## Begin Data for this exercise

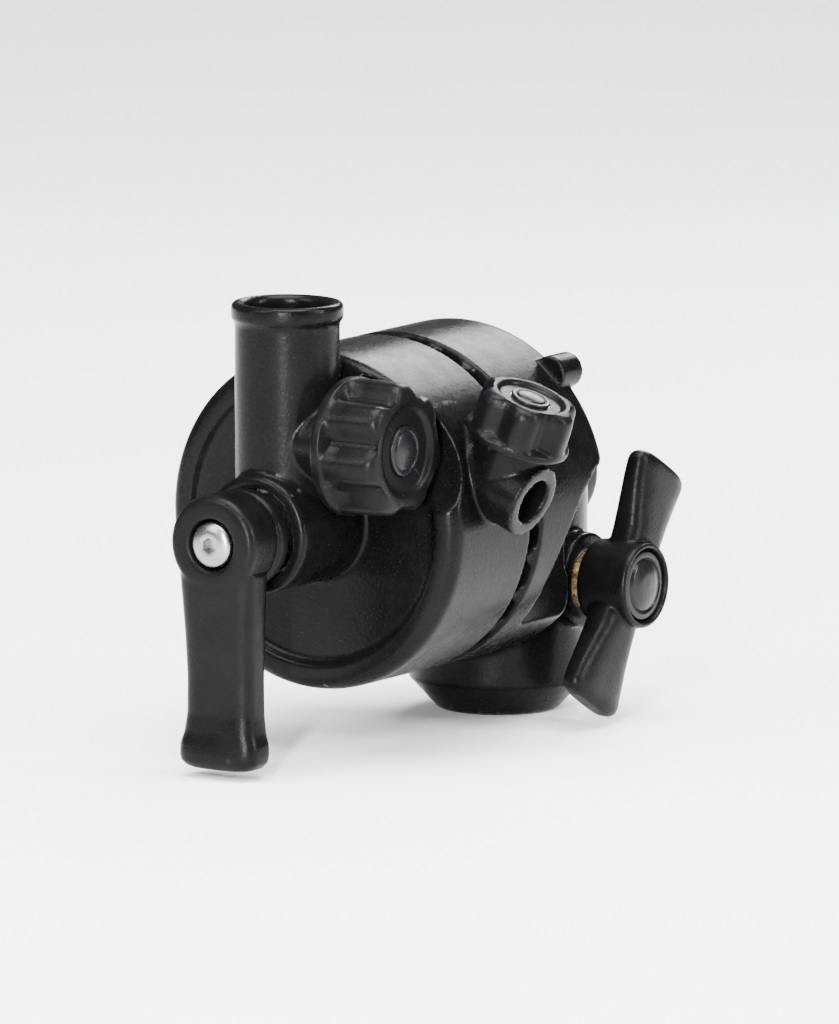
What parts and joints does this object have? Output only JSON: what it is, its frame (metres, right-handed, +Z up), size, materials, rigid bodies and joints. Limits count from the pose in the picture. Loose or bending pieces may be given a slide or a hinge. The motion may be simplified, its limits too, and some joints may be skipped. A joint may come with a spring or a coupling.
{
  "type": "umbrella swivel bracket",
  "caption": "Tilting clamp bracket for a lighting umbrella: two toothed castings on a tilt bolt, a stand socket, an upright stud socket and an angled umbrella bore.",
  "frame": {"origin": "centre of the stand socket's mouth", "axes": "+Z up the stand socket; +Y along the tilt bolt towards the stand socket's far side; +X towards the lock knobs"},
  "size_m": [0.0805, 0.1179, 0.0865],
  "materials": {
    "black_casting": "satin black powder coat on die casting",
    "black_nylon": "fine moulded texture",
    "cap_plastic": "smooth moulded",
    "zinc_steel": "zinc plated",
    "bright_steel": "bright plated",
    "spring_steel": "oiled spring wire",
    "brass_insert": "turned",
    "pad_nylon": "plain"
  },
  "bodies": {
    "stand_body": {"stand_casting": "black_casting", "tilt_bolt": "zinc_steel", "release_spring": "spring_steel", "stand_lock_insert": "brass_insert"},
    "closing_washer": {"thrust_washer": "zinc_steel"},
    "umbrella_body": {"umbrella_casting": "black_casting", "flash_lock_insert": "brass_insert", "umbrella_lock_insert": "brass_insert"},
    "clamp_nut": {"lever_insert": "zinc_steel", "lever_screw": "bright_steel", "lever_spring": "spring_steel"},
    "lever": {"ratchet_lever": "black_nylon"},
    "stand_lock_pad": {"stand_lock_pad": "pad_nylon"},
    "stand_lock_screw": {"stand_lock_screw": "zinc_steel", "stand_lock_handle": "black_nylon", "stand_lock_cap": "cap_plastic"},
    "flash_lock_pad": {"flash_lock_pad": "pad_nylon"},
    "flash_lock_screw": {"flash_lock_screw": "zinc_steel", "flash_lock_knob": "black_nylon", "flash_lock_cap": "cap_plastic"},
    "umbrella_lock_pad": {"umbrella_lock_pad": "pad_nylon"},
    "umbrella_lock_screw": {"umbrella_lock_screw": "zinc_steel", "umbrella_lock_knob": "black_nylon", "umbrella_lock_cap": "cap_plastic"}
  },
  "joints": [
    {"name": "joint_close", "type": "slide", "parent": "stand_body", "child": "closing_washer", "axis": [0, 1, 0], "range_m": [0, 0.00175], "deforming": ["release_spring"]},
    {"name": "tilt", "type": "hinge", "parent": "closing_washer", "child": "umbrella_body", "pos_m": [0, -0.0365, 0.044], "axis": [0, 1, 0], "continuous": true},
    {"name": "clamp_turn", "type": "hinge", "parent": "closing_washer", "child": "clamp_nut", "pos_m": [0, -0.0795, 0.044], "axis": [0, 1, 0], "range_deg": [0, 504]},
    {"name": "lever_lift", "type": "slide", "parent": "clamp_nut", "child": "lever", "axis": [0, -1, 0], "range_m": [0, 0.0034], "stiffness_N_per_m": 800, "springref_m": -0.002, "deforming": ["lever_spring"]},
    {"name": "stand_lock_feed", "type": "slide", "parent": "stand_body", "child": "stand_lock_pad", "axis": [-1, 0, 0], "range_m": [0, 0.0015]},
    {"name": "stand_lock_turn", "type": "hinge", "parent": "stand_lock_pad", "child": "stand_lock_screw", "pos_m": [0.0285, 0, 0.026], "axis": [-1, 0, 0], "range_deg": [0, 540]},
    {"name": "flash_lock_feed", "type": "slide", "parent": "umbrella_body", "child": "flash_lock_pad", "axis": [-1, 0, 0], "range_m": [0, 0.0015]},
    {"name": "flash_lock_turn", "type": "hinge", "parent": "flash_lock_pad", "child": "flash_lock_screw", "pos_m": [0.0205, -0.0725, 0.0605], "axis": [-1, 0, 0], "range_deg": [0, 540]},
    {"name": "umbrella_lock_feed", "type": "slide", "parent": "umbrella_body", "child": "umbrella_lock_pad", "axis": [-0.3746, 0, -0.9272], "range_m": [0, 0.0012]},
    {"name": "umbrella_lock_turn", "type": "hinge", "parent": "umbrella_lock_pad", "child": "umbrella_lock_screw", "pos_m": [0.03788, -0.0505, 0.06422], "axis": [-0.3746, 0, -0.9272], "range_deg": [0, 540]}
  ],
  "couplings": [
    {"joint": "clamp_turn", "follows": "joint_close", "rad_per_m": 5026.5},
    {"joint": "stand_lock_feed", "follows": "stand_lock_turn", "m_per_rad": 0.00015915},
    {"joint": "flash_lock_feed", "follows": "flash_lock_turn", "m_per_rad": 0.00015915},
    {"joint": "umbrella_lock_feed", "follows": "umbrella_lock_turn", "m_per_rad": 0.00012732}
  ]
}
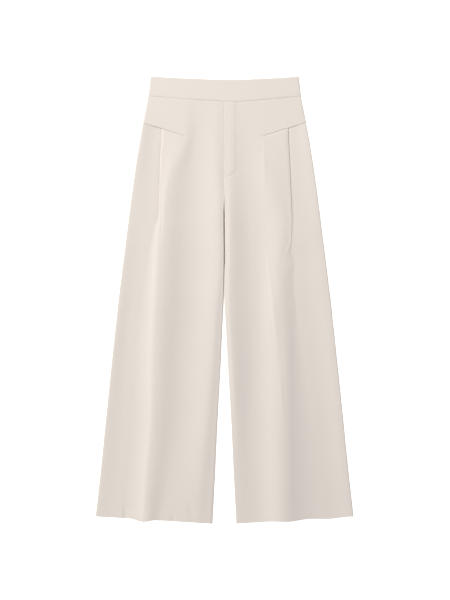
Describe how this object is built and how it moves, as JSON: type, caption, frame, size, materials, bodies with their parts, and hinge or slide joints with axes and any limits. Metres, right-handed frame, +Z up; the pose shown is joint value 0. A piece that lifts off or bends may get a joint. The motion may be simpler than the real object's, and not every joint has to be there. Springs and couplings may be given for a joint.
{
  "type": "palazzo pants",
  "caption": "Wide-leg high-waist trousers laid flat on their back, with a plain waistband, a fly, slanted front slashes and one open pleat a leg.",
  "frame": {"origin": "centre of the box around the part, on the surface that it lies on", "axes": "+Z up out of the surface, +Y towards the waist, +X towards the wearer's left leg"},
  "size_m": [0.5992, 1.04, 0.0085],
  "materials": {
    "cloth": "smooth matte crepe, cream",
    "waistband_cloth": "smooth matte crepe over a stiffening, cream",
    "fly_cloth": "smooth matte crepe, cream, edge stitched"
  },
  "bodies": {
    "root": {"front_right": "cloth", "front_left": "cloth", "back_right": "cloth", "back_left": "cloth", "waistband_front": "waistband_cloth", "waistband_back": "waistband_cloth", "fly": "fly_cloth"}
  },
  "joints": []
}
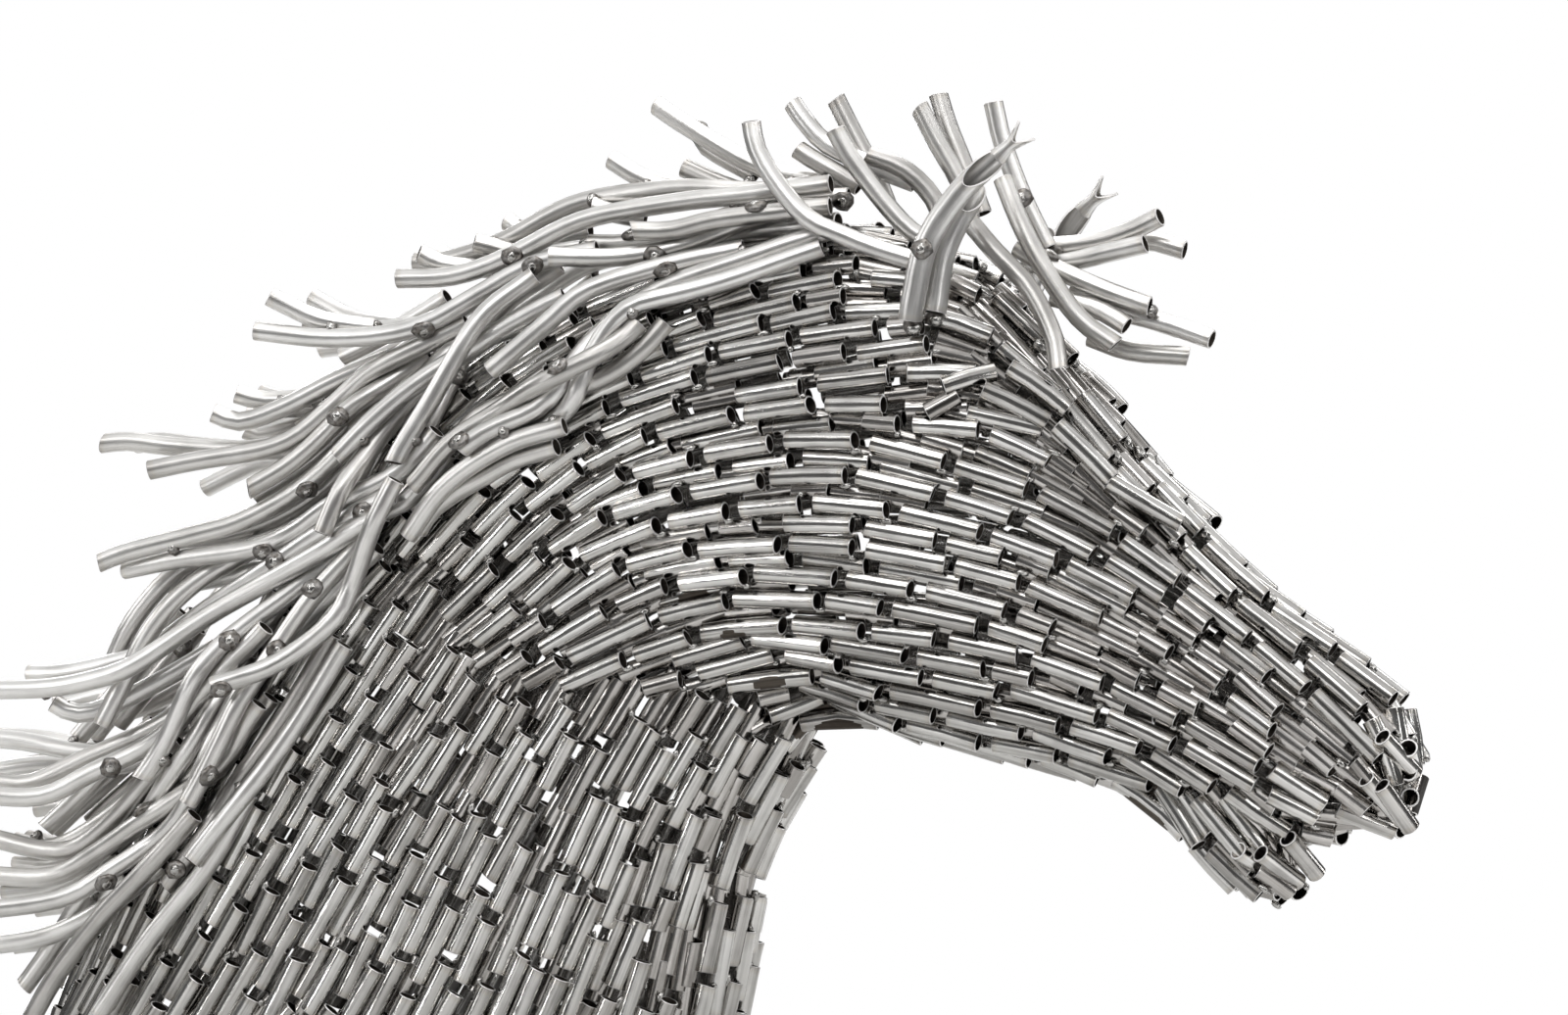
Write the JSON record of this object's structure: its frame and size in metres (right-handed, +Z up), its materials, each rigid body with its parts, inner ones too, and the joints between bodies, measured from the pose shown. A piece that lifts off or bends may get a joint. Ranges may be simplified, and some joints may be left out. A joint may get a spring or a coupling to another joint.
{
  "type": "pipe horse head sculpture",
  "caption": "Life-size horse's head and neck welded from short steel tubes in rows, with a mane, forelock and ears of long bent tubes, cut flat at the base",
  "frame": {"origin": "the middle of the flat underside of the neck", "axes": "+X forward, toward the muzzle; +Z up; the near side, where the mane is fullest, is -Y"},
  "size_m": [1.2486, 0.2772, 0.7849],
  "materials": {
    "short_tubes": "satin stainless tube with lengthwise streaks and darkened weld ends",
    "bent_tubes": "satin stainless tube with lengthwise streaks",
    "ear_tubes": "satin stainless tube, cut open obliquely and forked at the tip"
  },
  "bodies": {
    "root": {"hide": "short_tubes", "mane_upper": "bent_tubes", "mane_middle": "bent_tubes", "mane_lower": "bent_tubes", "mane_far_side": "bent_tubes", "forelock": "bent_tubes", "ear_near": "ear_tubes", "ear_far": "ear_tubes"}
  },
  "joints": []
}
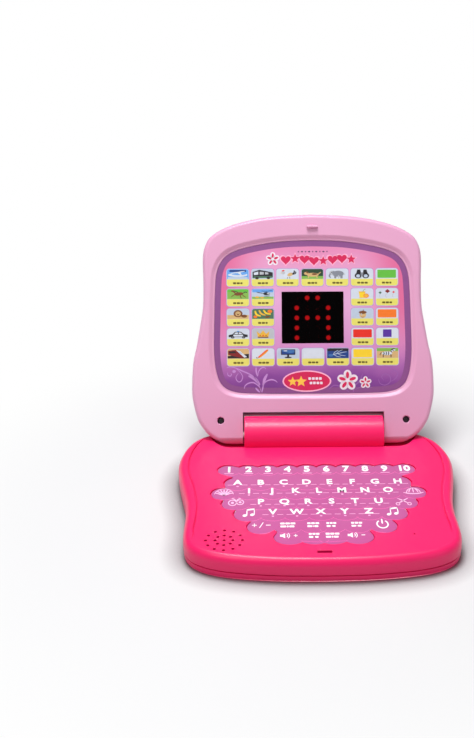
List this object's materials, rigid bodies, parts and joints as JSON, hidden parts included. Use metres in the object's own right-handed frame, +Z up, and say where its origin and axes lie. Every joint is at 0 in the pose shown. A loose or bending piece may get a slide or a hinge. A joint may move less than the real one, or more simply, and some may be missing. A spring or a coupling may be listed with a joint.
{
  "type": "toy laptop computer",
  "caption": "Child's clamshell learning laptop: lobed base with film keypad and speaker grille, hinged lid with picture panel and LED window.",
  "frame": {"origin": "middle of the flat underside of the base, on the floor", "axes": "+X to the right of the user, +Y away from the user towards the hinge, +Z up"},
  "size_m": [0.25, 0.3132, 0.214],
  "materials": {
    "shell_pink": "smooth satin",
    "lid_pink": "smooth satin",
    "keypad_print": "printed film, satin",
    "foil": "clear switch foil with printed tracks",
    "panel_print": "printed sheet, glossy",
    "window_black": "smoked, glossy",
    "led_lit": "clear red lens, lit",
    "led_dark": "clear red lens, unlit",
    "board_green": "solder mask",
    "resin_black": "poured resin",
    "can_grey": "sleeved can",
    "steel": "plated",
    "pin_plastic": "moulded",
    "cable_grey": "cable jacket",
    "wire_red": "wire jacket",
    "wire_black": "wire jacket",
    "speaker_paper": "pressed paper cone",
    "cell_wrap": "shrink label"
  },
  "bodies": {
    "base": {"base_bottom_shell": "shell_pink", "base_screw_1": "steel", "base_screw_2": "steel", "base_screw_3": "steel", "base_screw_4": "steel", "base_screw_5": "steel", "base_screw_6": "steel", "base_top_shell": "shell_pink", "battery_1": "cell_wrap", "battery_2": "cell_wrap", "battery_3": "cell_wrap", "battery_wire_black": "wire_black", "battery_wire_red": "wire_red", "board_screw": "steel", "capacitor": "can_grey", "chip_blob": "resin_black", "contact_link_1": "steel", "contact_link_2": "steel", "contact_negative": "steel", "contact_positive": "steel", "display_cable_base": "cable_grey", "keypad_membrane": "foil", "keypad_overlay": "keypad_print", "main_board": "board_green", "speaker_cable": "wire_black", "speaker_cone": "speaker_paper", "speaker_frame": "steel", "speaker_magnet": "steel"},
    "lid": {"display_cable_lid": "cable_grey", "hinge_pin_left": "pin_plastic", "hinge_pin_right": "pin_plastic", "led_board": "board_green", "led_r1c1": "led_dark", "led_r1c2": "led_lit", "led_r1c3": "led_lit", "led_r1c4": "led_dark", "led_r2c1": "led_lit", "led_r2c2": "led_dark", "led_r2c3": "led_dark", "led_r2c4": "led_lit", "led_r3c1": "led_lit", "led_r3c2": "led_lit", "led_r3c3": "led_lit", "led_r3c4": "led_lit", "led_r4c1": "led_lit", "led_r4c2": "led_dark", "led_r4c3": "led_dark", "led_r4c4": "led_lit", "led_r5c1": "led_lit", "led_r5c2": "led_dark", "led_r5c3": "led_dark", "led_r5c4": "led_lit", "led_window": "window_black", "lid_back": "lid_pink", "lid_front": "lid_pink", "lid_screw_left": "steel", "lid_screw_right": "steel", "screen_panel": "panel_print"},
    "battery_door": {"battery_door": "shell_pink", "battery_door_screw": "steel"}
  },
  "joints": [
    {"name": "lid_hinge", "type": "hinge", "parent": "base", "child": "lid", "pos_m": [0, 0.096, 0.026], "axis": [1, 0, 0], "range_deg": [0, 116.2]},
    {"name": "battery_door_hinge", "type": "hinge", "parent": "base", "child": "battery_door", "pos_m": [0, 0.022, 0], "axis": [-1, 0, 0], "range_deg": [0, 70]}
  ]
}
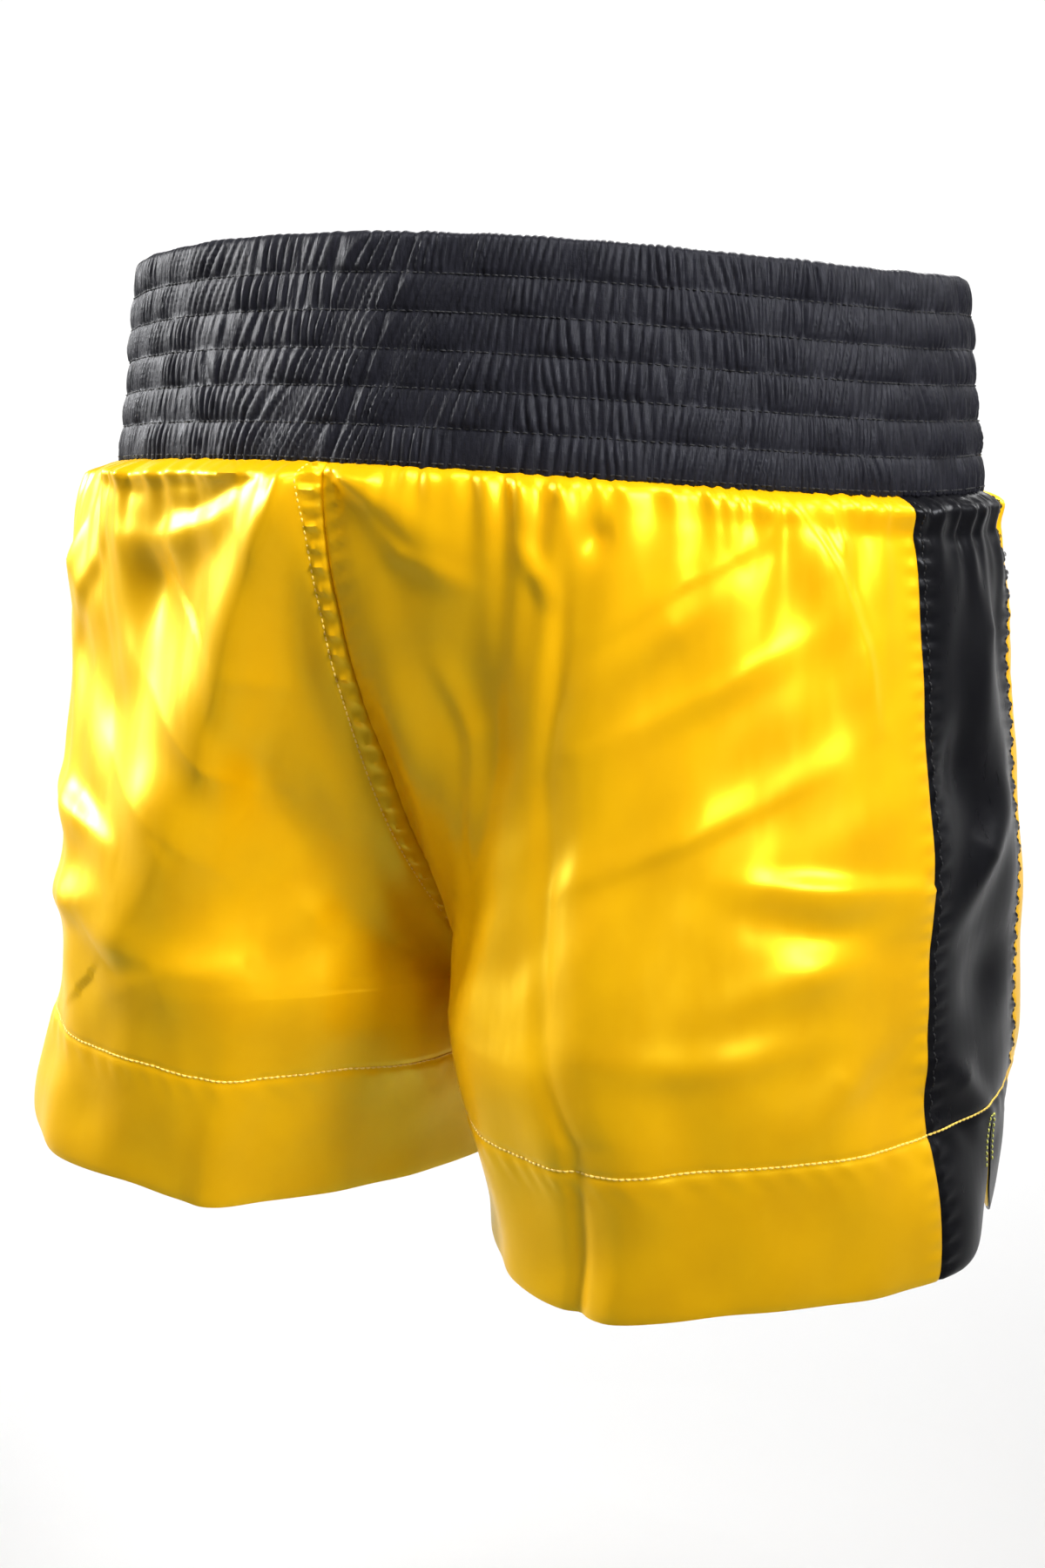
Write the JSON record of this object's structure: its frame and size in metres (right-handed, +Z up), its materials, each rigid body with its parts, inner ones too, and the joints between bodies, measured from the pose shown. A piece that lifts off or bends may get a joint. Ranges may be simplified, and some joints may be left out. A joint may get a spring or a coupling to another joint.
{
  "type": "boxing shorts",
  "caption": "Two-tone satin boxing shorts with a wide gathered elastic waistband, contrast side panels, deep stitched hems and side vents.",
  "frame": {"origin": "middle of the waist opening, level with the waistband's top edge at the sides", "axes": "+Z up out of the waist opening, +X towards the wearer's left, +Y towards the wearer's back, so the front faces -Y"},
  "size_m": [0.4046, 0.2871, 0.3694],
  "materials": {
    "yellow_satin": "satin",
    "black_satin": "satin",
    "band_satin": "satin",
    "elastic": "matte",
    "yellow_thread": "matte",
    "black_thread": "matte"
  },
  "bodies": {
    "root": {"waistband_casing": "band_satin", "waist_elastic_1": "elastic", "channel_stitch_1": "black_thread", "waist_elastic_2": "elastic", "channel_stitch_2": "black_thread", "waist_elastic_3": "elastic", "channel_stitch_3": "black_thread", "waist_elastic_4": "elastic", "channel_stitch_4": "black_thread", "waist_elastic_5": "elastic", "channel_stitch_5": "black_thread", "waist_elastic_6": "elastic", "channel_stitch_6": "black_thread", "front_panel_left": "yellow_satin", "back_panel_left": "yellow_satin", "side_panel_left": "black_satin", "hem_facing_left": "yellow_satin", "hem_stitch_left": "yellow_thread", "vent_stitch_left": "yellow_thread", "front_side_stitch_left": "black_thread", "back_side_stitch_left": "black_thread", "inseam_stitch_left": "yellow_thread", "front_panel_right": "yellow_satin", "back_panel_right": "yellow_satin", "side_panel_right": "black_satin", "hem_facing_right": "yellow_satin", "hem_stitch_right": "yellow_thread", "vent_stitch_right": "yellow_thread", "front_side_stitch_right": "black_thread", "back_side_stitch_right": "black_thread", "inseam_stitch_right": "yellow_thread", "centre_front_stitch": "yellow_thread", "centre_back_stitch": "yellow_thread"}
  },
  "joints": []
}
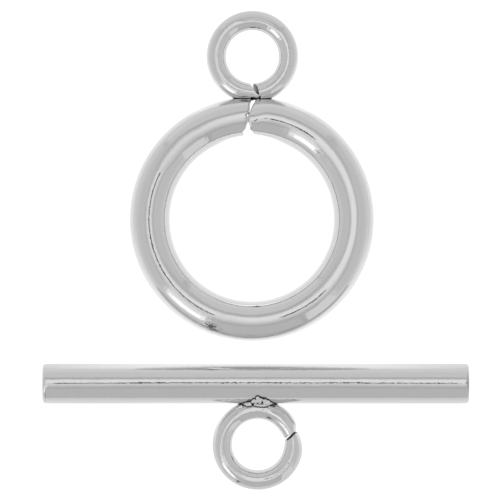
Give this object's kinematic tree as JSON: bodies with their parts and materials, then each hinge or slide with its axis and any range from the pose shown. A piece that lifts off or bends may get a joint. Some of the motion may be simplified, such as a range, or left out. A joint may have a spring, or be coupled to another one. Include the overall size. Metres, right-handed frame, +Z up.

## End Data for this exercise

Aim >> Tell how many lines contain the word "where", using only the number.

Finished answer >> 2